Yon believes the war can still be won, but that a change of command is in order. At this level of warfare, he says, “McChrystal is like a man who has strapped on ice skates for the first time. He might be a great athlete, but he’s learning to skate during the Olympics.” Yon adds that publicly denouncing the commanding general of a war is not an easy thing for him to do, especially considering it means crossing swords with General Petraeus and Secretary of Defense Robert Gates, two men he greatly admires. Indeed, if anyone can turn this war around, Yon believes it is General Petraeus. He concedes such a return to the battlefield is unlikely, and suggests another general whose name fewer people have heard. “General James Mattis from the Marines. I get a good feeling about Mattis but I don’t know. General Petraeus is a known entity and he is solid gold.”
Short of that, Yon’s outlook is bleak. “Even if the President commits more forces [next year], they will not be effective until 2012. By that time, more allies likely will have peeled off, requiring us to commit even more forces to cover down. We lost crucial time in building the Afghan National Police and Afghan National Army and so forth, and today we are paying the price. This is not to mention that the Afghan government is sorry at best and criminal at worst.”

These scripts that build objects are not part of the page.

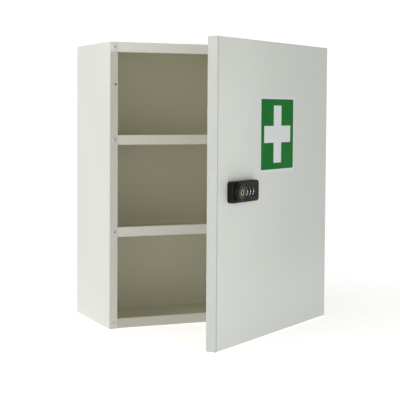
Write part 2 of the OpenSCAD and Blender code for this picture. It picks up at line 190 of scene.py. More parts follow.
def faceForward(piece, place):
    # A turned piece's +Z becomes -Y, towards the user, and its origin goes to place
    only(piece)
    piece.matrix_world = Matrix.Translation(place) @ Matrix.Rotation(math.pi / 2, 4, "X")
    settle(piece)


def finishPiece(piece, body, slot, *nodes):
    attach(piece, body)
    if nodes:
        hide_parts(*nodes)


# Everything on the door is modelled with the door shut and turned to its rest pose

doorSwing = {"hinge": Vector((0.1728, -0.081, 0)), "angle": math.radians(36)}
swing = (Matrix.Translation(doorSwing["hinge"]) @ Matrix.Rotation(doorSwing["angle"], 4, "Z")
         @ Matrix.Translation(-doorSwing["hinge"]))


def hang(piece, body, slot, *nodes):
    only(piece)
    piece.matrix_world = swing @ piece.matrix_world
    settle(piece)
    finishPiece(piece, body, slot, *nodes)


# Shader shorthand

class Value:
    # One output socket that Python's arithmetic can work on

    def __init__(self, shop, socket):
        self.shop = shop
        self.socket = socket

    def step(self, operation, first, second):
        return self.shop.add("ShaderNodeMath", {"operation": operation}, {0: first, 1: second})

    def __add__(self, other):
        return self.step("ADD", self, other)

    __radd__ = __add__

    def __sub__(self, other):
        return self.step("SUBTRACT", self, other)

    def __rsub__(self, other):
        return self.step("SUBTRACT", other, self)

    def __mul__(self, other):
        return self.step("MULTIPLY", self, other)

    __rmul__ = __mul__

    def __pow__(self, other):
        return self.step("POWER", self, other)

    def __gt__(self, other):
        return self.step("GREATER_THAN", self, other)

    def __lt__(self, other):
        return self.step("LESS_THAN", self, other)

    def __abs__(self):
        return self.step("ABSOLUTE", self, 0.0)

    def wave(self):
        return self.step("SINE", self, 0.0)

    def most(self, other):
        return self.step("MAXIMUM", self, other)


class Finish:
    # A material, or the world, and its nodes

    def __init__(self, owner, kind="ShaderNodeOutputMaterial"):
        owner.use_nodes = True
        self.owner = owner
        self.tree = owner.node_tree
        self.tree.nodes.clear()
        self.output = self.tree.nodes.new(kind)

    def add(self, kind, settings=None, sockets=None, out=0):
        node = self.tree.nodes.new(kind)
        for key, value in (settings or {}).items():
            setattr(node, key, value)
        for key, value in (sockets or {}).items():
            self.set(node.inputs[key], value)
        return Value(self, node.outputs[out])

    def set(self, socket, value):
        if isinstance(value, Value):
            self.tree.links.new(value.socket, socket)
        elif socket.type == "RGBA" and len(value) == 3:
            socket.default_value = (*value, 1.0)
        else:
            socket.default_value = value

    def place(self):
        return self.add("ShaderNodeTexCoord", out="Object")

    def doorPlace(self):
        # Places on the shut door, measured from the hinge's axis
        fromHinge = self.add("ShaderNodeVectorMath", {"operation": "SUBTRACT"}, {
            0: self.place(), 1: tuple(doorSwing["hinge"])})
        return self.add("ShaderNodeMapping", {}, {
            "Vector": fromHinge, "Rotation": (0, 0, -doorSwing["angle"])})

    def axes(self, vector):
        parts = self.add("ShaderNodeSeparateXYZ", {}, {0: vector}).socket.node.outputs
        return [Value(self, part) for part in parts]

    def noise(self, where, scale, detail=2.0, roughness=0.5):
        return self.add("ShaderNodeTexNoise", {}, {
            "Vector": where, "Scale": scale, "Detail": detail, "Roughness": roughness})

    def ramp(self, value, low, high):
        return self.add("ShaderNodeMapRange", {"interpolation_type": "SMOOTHSTEP"}, {
            "Value": value, "From Min": low, "From Max": high})

    def blend(self, factor, first, second):
        return self.add("ShaderNodeMix", {"data_type": "RGBA"},
                        {0: factor, 6: first, 7: second}, 2)

    def bump(self, height, distance, strength=1.0, under=None):
        sockets = {"Height": height, "Distance": distance, "Strength": strength}
        if under is not None:
            sockets["Normal"] = under
        return self.add("ShaderNodeBump", {}, sockets)

    def close(self, value):
        self.tree.links.new(value.socket, self.output.inputs["Surface"])
        return self.owner

    def surface(self, **sockets):
        return self.close(self.add("ShaderNodeBsdfPrincipled", {}, {
            key.replace("_", " "): value for key, value in sockets.items()}))


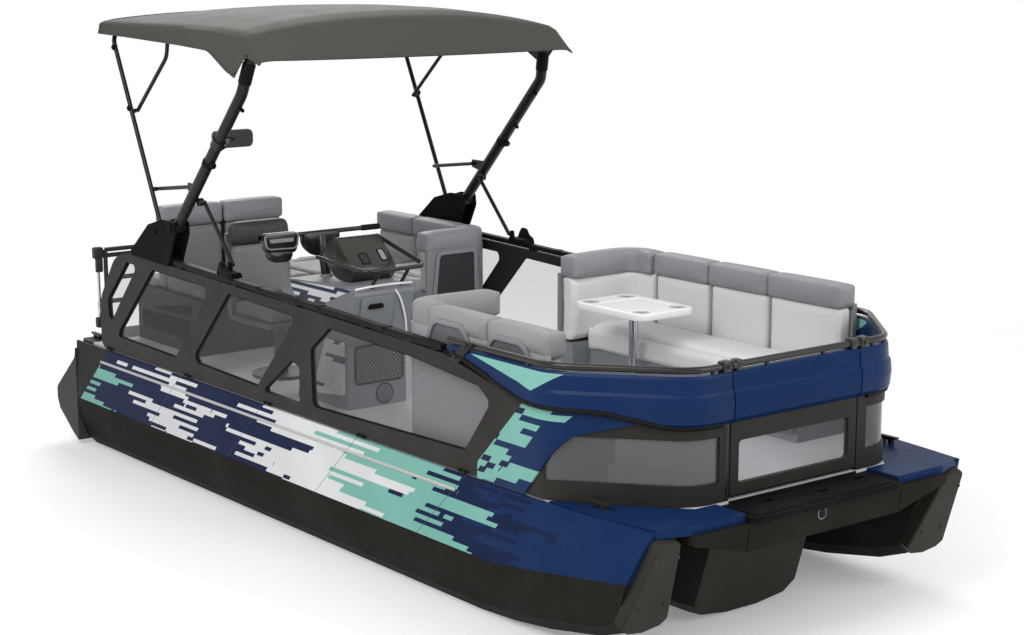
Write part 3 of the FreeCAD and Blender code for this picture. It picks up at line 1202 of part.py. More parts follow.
def console_top_at(x):
    """Height of the console's sloping top."""
    (fore_x, fore_z), (aft_x, aft_z) = console_profile()[5:7]
    return fore_z + (aft_z - fore_z) * (x - fore_x) / (aft_x - fore_x)


def console():
    outline = [(x, max(z, FLOOR + S.clearance)) for x, z in console_profile()]
    bends = [0, 0] + [S.console_bend] * 8 + [0]
    body = prism("console_body", "XZ_Plane", "Sizes.console_outer - Sizes.console_width",
                 "Sizes.console_width",
                 [rounded(outline, bends)])
    foot, up = steering_axis()
    boss = rod("steering_boss", foot - up * S.overrun, foot - up * S.clearance, "Sizes.boss_radius")
    keep("console", fused("console_set", [body, boss]))
    cover = []
    for u, v in HOOD_SHARES:
        x = HALF * u
        cover.append((x, S.hood_top * v if v else console_top_at(x) + S.clearance))
    hood = prism("dash_hood", "XZ_Plane", "Sizes.hood_outer - Sizes.hood_width", "Sizes.hood_width",
                 [rounded(cover, [0] + [S.hood_bend] * 4 + [0, 0])])
    keep("dash_hood", hood)


GUARD_FOOT_SHARES = (0.24, 0.72)


def guard_rail():
    """Tube rail round the hood, on two feet that stand on the console's front edge."""
    out, inner, front = -S.guard_outer, -S.guard_inner, S.guard_front
    level = S.guard_level
    path = [(front - S.guard_run, out, level + S.guard_rise), (front, out, level), (front, inner, level),
            (front - S.guard_run, inner, level + S.guard_climb)]
    rail = tube("guard_tube", path, S.guard_bend, "Sizes.guard_tube / 2")
    (edge_x, edge_z), (lip_x, lip_z) = console_profile()[4:6]
    feet = []
    for i, share in enumerate(GUARD_FOOT_SHARES):
        y = out + (inner - out) * share
        base = Vector((edge_x + lip_x) / 2, y, (edge_z + lip_z) / 2)
        head = Vector(front, y, level)
        feet.append(rod(f"guard_foot_{i}", base + (head - base).normalize() * S.guard_seat, head,
                        "Sizes.guard_foot"))
    keep("console_rail", fused("console_rail_set", [rail] + feet))


def handlebar():
    foot, up = steering_axis()
    x, y, z = -S.bar_x, -S.steer_y, S.bar_z
    stem = rod("steering_stem", foot, Vector(x, y, z), "Sizes.stem_radius")
    bar = rod("handle_tube", (x, y - S.bar_half, z), (x, y + S.bar_half, z), "Sizes.bar_tube / 2")
    grips = [rod("grip", (x, y + side * S.bar_half, z), (x, y + side * (S.bar_half - S.grip_length), z),
                 "Sizes.grip_tube / 2") for side in (-1, 1)]
    pad_body = prism("bar_pad", "XZ_Plane", "Sizes.steer_y - Sizes.pad_length / 2", "Sizes.pad_length",
                     [rounded([(x - S.pad_depth / 2, z - S.pad_height),
                               (x + S.pad_depth / 2, z - S.pad_height),
                               (x + S.pad_depth / 2, z + S.bar_tube), (x - S.pad_depth / 2,
                                                                       z + S.bar_tube)],
                              S.pad_depth / 4)])
    outer = y - S.bar_half
    pod = prism("control_pod", "YZ_Plane", "-Sizes.bar_x - Sizes.pod_depth / 2", "Sizes.pod_depth",
                [rounded([(outer, S.pod_low), (outer + S.pod_length, S.pod_low), (outer + S.pod_length, z),
                          (outer, z)], S.bar_tube / 2)])
    keep("handlebar", fused("handlebar_set", [stem, bar, pad_body, pod] + grips))


def helm():
    x, y = -S.helm_x, -S.helm_y
    foot = prism("helm_post", "XY_Plane", FLOOR_AT, "Sizes.helm_plate", [circle(x, y, S.helm_foot)])
    pad(foot, "XY_Plane", FLOOR_AT,
        "Sizes.helm_low - Sizes.deck_under - Sizes.deck_thick - 2 * Sizes.clearance",
        [circle(x, y, S.helm_post)])
    keep("helm_post", foot)
    low, top = S.helm_low, S.helm_low + S.helm_pan
    front, rear = -S.helm_front, -S.helm_rear
    lean = S.helm_recline
    profile = [(front, low), (front, top), (rear + lean, top), (rear, S.helm_shell_top),
               (rear - S.helm_shell, S.helm_shell_top), (rear, low)]
    start = "Sizes.helm_y - Sizes.helm_width / 2"
    bends = [S.helm_pan / 2, S.helm_pan / 2, 0, 0, 0, S.helm_pan]
    keep("helm_seat", prism("helm_seat", "XZ_Plane", start, "Sizes.helm_width", [rounded(profile, bends)]))
    gap = S.clearance
    soft = top + S.helm_cushion
    rise = (soft + gap - top) / (S.helm_shell_top - top)
    back_low = rear + lean * (1 - rise) + gap
    seat = [(rear + lean + gap, top + gap), (front, top + gap), (front, soft), (rear + lean + gap, soft)]
    pan = prism("helm_pad", "XZ_Plane", start, "Sizes.helm_width", [rounded(seat, [0, 0, S.helm_pan, 0])])
    back = [(back_low, soft + gap), (rear + gap, S.helm_shell_top + gap),
            (rear - S.helm_shell, S.helm_shell_top + gap),
            (rear - S.helm_shell, S.helm_top), (rear + S.helm_pan * 2,
                                                S.helm_top), (back_low + S.helm_back, soft + gap)]
    rest = prism("helm_rest", "XZ_Plane", start, "Sizes.helm_width",
                 [rounded(back, [0, 0, 0, S.helm_pan / 2, S.helm_pan, S.helm_pan])])
    group("helm_cushions", [pan, rest])


# Stern fittings
FIRST_TREAD_SHARE = 0.9


def ladder():
    """Boarding ladder, stowed upright at the edge of the swim platform."""
    x, y, z = -S.ladder_x, -S.ladder_y, S.ladder_z
    half = S.ladder_width / 2
    rails = [rod("ladder_rail", (x, y + side * half, z - S.ladder_tube / 2),
                 (x, y + side * half, z + S.ladder_height),
                 "Sizes.ladder_tube / 2") for side in (-1, 1)]
    treads = []
    for i in range(3):
        base = z + S.ladder_pitch * (i + FIRST_TREAD_SHARE)
        treads.append(block(f"ladder_tread_{i}", (x - S.ladder_step / 2, y - half, base),
                            (x + S.ladder_step / 2, y + half, base + S.ladder_tread / 2)))
    head = rod("ladder_head", (x, y - half, z + S.ladder_height), (x, y + half, z + S.ladder_height),
               "Sizes.ladder_tube / 2")
    keep("ladder", fused("ladder_set", rails + treads + [head]))


def ladder_lugs():
    """Ears on the platform's edge, between the rails of the ladder."""
    half = S.ladder_width / 2 - S.ladder_tube / 2 - S.clearance
    ears = []
    for side in (-1, 1):
        outer = -S.ladder_y + side * half
        inner = outer - side * S.ladder_lug
        low, high = sorted((outer, inner))
        ears.append(block("ladder_ear", (-S.ladder_x - S.ladder_lug, low, S.ladder_z - S.ladder_lug * 2),
                          (-S.platform_end + S.ladder_lug, high, S.ladder_z + S.ladder_lug / 2)))
    return ears


def jet_drive():
    """Pump in the centre hull's tunnel, and the nozzle that steers the boat."""
    stern = -S.center_stern
    pump = prism("jet_pump_body", "YZ_Plane", "-Sizes.center_stern", "Sizes.jet_length - Sizes.clearance",
                 [circle(0, S.jet_z, S.jet_radius)])
    outlet = rod("jet_outlet", (stern, 0, S.jet_z), (stern - S.jet_tail, 0, S.jet_z), "Sizes.jet_outlet")
    arms = []
    reach = -S.nozzle_x - S.arm_width / 2
    for i, base in enumerate((S.jet_z + S.nozzle_radius + S.clearance,
                              S.jet_z - S.nozzle_radius - S.clearance - S.arm_thick)):
        arms.append(block(f"jet_arm_{i}", (reach, -S.arm_width / 2, base),
                          (stern + S.arm_width, S.arm_width / 2, base + S.arm_thick)))
    solid = fused("jet_solid", [pump, outlet] + arms)
    bore = rod("jet_bore", (stern - S.jet_tail - S.overrun, 0, S.jet_z), (stern, 0, S.jet_z),
               "Sizes.jet_outlet - Sizes.nozzle_wall")
    hollow = doc.addObject("Part::Cut", "jet_hollow")
    hollow.Base = solid
    hollow.Tool = bore
    keep("jet_pump", hollow)
    ring = [circle(0, S.jet_z, S.nozzle_radius), circle(0, S.jet_z, S.nozzle_radius - S.nozzle_wall)]
    nozzle = prism("jet_nozzle", "YZ_Plane", "-Sizes.nozzle_front - Sizes.nozzle_length",
                   "Sizes.nozzle_length", ring)
    keep("jet_nozzle", nozzle)


# share of a cleat's half length and height round its side view
CLEAT_SHARES = ((-1, 0.78), (-1, 1), (1, 1), (1, 0.78), (0.55, 0.6), (0.55, 0), (0.25, 0), (0.25, 0.5),
                (-0.25, 0.5), (-0.25, 0), (-0.55, 0), (-0.55, 0.6))


def cleats():
    """Mooring cleats on the bow shoulders and at the deck's aft corners."""
    half = S.cleat_length / 2
    bow_level = S.deck_under + S.bow_corner_rise + 2 * S.clearance
    solids = []
    for i, (x, side, base) in enumerate(((S.cleat_x, "cleat_side", bow_level),
                                         (-S.stern_cleat_x, "stern_cleat_side", FLOOR + S.clearance))):
        outline = [(x + half * u, base + S.cleat_height * v) for u, v in CLEAT_SHARES]
        cleat = prism(f"cleat_{i}", "XZ_Plane", f"Sizes.{side} - Sizes.cleat_width / 2",
                      "Sizes.cleat_width",
                      [rounded(outline)])
        solids += side_pair(cleat)
    group("cleats", solids)


outer_hulls()
nose_plates()
stern_caps()
center_hull()
decks()
bow_platform()
bow_corners()
side_fences()
side_rails()
bow_wall()
quarter_panels()
bow_mouldings()
bow_rails()
gate_posts()
gate()
bimini()
gussets()
brace_feet()
canopy()
mirror()
bow_lounge()
bow_seat()
aft_lounge()
stern_bench()
table()
console()
guard_rail()
handlebar()
helm()
ladder()
jet_drive()
cleats()

doc.recompute()
os.makedirs("parts", exist_ok=True)
faults = [o.Name for o in doc.Objects if "Invalid" in o.State or "Error" in o.State]
for label, piece in pieces.items():
    if piece.Shape.isNull() or not piece.Shape.isValid() or not piece.Shape.Solids:
        faults.append(label)
if faults:
    raise RuntimeError(f"pieces that failed: {faults}")
for label, piece in pieces.items():
    piece.Shape.exportStep(f"parts/{label}.step")
print(len(pieces), "pieces")
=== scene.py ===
"""Visual model of an open triple-hull pontoon boat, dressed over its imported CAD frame."""

import logging
import math
from dataclasses import dataclass
from enum import Enum
from typing import Any, Callable, Iterable, Sequence

import bmesh
import bpy
from mathutils import Matrix, Vector
from mathutils.bvhtree import BVHTree


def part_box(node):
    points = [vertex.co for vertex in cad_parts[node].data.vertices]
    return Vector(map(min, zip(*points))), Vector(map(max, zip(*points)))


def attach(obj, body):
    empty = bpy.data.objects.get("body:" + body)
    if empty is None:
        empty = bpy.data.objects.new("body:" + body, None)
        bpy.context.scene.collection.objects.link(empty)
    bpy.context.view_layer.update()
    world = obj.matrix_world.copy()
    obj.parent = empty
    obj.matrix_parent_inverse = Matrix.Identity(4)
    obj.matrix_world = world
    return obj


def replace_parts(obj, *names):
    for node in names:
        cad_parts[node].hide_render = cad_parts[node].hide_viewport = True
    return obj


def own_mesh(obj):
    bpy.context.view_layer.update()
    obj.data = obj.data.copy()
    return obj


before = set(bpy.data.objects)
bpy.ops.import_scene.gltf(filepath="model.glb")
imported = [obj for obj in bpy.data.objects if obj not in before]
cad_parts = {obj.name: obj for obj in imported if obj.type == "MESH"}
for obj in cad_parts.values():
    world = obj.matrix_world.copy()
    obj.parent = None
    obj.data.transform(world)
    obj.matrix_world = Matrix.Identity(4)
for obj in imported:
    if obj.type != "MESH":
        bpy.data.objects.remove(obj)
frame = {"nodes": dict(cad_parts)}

LOG = logging.getLogger("pontoon_boat")
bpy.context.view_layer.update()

Point = tuple[float, float, float]
Colour = tuple[float, float, float]
Socket = bpy.types.NodeSocket


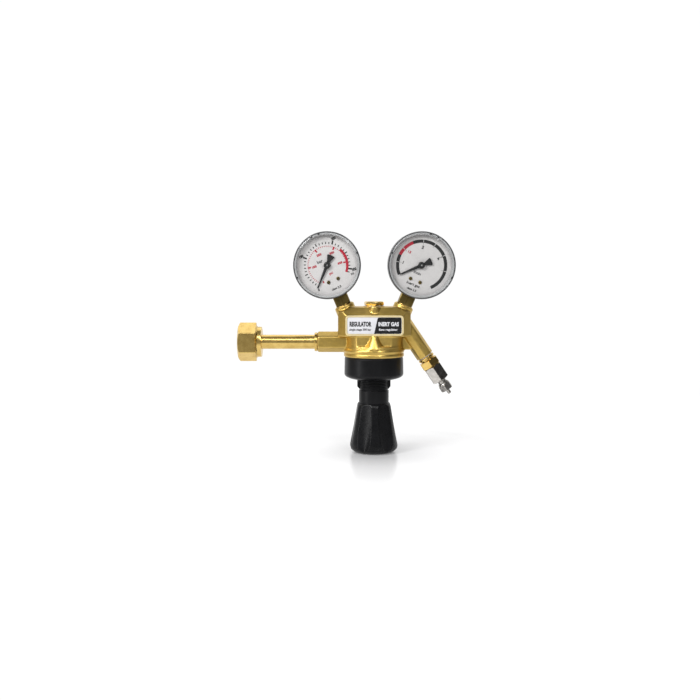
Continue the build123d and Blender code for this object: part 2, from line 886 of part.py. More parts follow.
    # Movement: two plates on pillars, with posts for the dial.
    with BuildPart() as movement_frame:
        for level in (-2.0, 6.5):
            with BuildSketch(face.offset(level)):
                with Locations((0, -7.0)):
                    RectangleRounded(16.0, 24.0, 1.5)
                Circle(0.65, mode=Mode.SUBTRACT)
                with Locations((0, -14)):
                    Circle(0.85, mode=Mode.SUBTRACT)
            extrude(amount=1.0)
        with BuildSketch(face.offset(-1.0)):
            with Locations((-6.4, 3.4), (6.4, 3.4), (-6.4, -17.3), (6.4, -17.3)):
                Circle(1.1)
        extrude(amount=7.5)
        with BuildSketch(face.offset(7.5)):
            with Locations(*screw_spots):
                Circle(1.8)
        extrude(amount=2.0)
        with BuildSketch(face.offset(6.0)):
            with Locations(*screw_spots):
                Circle(0.9)
        extrude(amount=4.0, mode=Mode.SUBTRACT)
    movement_frame.part.label = prefix + "_movement_frame"
    export_step(movement_frame.part, "parts/" + prefix + "_movement_frame.step")

    # Pinion on the pointer's arbor.
    pinion_angles = [number * 360 / PINION_TEETH for number in range(PINION_TEETH)]
    pinion_outline = teeth(PINION_R, pinion_angles)
    with BuildPart() as pinion:
        add(sleeve(depth, -2.0, 13.0, 0.6))
        with BuildSketch(face.offset(1.2)):
            with BuildLine():
                Polyline(*pinion_outline, close=True)
            make_face()
        extrude(amount=2.8)
    pinion.part.label = prefix + "_pinion"
    export_step(pinion.part, "parts/" + prefix + "_pinion.step")

    # Sector: turns a sixth as far as the pinion. A tooth faces the pinion's gap at rest, and the other
    # teeth run clockwise from it for the pointer's whole travel.
    sector_pivot = face.from_local_coords((0, -PINION_R - SECTOR_R, 0))
    sector_face = Plane(origin=sector_pivot, x_dir=right, z_dir=(0, -1, 0))
    sector_axis = Plane(origin=sector_pivot, x_dir=(0, -1, 0), z_dir=right)
    sector_edge = list(reversed(teeth(SECTOR_R, [30 + 6 * number for number in range(13)])))
    with BuildPart() as sector:
        with BuildSketch(sector_face.offset(2.0)):
            with BuildLine():
                Polyline((-1.5, 0.5), *sector_edge, (1.4, -0.8), close=True)
            make_face()
        extrude(amount=1.2)
        add(sleeve(sector_axis, 0.6, 4.6, 1.8))
        add(sleeve(sector_axis, -2.0, 7.5, 0.8))
    sector.part.label = prefix + "_sector"
    export_step(sector.part, "parts/" + prefix + "_sector.step")

    # Pointer: narrow tip, flared tail and a round hub. At rest it points to the start of the scale.
    zero = radians(90 + 135)
    along = Vector(cos(zero), sin(zero))
    side = Vector(-sin(zero), cos(zero))
    half_widths = [(-10.0, 3.4), (-8.6, 3.5), (-3.0, 1.3), (0, 1.2), (22.0, 0.25), (22.6, 0.05)]
    blade = []
    for reach, width in half_widths:
        blade.append(along * reach + side * width)
    for reach, width in reversed(half_widths):
        blade.append(along * reach - side * width)
    with BuildPart() as pointer:
        with BuildSketch(face.offset(11.7)):
            with BuildLine():
                Polyline(*[(p.X, p.Y) for p in blade], close=True)
            make_face()
        extrude(amount=0.5)
        add(
            turned(
                depth,
                [
                    (11.4, 0.6),
                    (11.4, 3.0),
                    (12.9, 3.0),
                    (13.4, 2.4),
                    (13.4, 0),
                    (13.0, 0),
                    (13.0, 0.6),
                ],
            )
        )
        add(sleeve(depth, 11.0, 13.0, 0.6), mode=Mode.SUBTRACT)
    pointer.part.label = prefix + "_pointer"
    export_step(pointer.part, "parts/" + prefix + "_pointer.step")


make_gauge("supply_gauge", SUPPLY_DOWN, (cos(LEAN), 0, sin(LEAN)))
make_gauge("flow_gauge", FLOW_DOWN, (cos(LEAN), 0, -sin(LEAN)))
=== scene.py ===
"""Looks for the gas regulator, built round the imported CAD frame. Lengths are in millimetres until
a mesh is made, and every piece rides on the CAD body it belongs to."""

import math

import bmesh
import bpy
import numpy as np
from mathutils import Matrix, Vector


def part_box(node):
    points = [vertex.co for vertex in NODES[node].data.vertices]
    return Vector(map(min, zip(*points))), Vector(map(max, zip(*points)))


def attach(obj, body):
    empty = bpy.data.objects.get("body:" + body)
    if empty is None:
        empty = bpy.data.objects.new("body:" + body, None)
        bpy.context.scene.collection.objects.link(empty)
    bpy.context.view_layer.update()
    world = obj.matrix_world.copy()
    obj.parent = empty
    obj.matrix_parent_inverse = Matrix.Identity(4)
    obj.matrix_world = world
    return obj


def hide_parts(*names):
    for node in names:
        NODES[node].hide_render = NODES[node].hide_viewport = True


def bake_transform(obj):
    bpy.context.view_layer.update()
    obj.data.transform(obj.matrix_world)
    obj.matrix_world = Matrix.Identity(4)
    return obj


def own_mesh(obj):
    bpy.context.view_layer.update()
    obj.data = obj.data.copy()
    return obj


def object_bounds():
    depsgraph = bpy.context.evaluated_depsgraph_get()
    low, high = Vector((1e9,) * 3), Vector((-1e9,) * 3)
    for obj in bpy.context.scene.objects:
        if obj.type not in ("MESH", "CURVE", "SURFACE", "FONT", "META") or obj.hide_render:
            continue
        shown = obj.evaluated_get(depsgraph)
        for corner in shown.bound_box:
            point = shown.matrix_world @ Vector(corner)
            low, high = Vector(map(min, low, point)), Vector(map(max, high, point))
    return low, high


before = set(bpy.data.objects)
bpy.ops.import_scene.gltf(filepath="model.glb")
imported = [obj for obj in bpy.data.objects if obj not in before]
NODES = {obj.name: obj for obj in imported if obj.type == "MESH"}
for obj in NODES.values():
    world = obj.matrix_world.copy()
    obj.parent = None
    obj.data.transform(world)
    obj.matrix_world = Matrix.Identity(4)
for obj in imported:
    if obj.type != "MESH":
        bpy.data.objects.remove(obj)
cad_lo, cad_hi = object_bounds()
MM = 0.001


# ---- places

def box_mm(node):
    """Lowest corner, highest corner and centre of a CAD node in millimetres."""
    lo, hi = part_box(node)
    lo, hi = lo / MM, hi / MM
    return lo, hi, (lo + hi) / 2


INLET_Z = box_mm("inlet_nut")[2].z
NUT_OUT = box_mm("inlet_nut")[0].x
NUT_BACK = box_mm("inlet_nut")[1].x
ARM_ANGLE = math.radians(56.0)
ARM_DIR = Vector((math.cos(ARM_ANGLE), 0, -math.sin(ARM_ANGLE)))
ARM_END = Vector((48.5, 0, 91.6))
FRONT = Vector((0, -1, 0))
# The gauges' centres, how far each leans outward, and how far the dial's face is from the centre.
GAUGE_X, GAUGE_Z = 44.0, 177.4
LEAN = math.radians(22.5)
SIN_L, COS_L = math.sin(LEAN), math.cos(LEAN)
DIAL_FACE = 10.3


class Axis:
    """A place with an axis: s runs along it, side is where angle 0 points."""

    def __init__(self, origin, along, side):
        self.origin = Vector(origin)
        self.along = Vector(along).normalized()
        self.side = Vector(side).normalized()
        self.third = self.along.cross(self.side)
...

He concludes, “The trajectory of this war leaves a sick feeling in my stomach. It’s as if I’ve watched a space shuttle liftoff while sitting at launch control, with full knowledge that it will abort to the Indian Ocean. We are trying to reach orbit with insufficient fuel.”
Presently, Michael Yon continues to cover the situation in Thailand. As long as General McChrystal is in charge, his days as an embedded reporter are finished, though he intends to return to Afghanistan independently in the near future.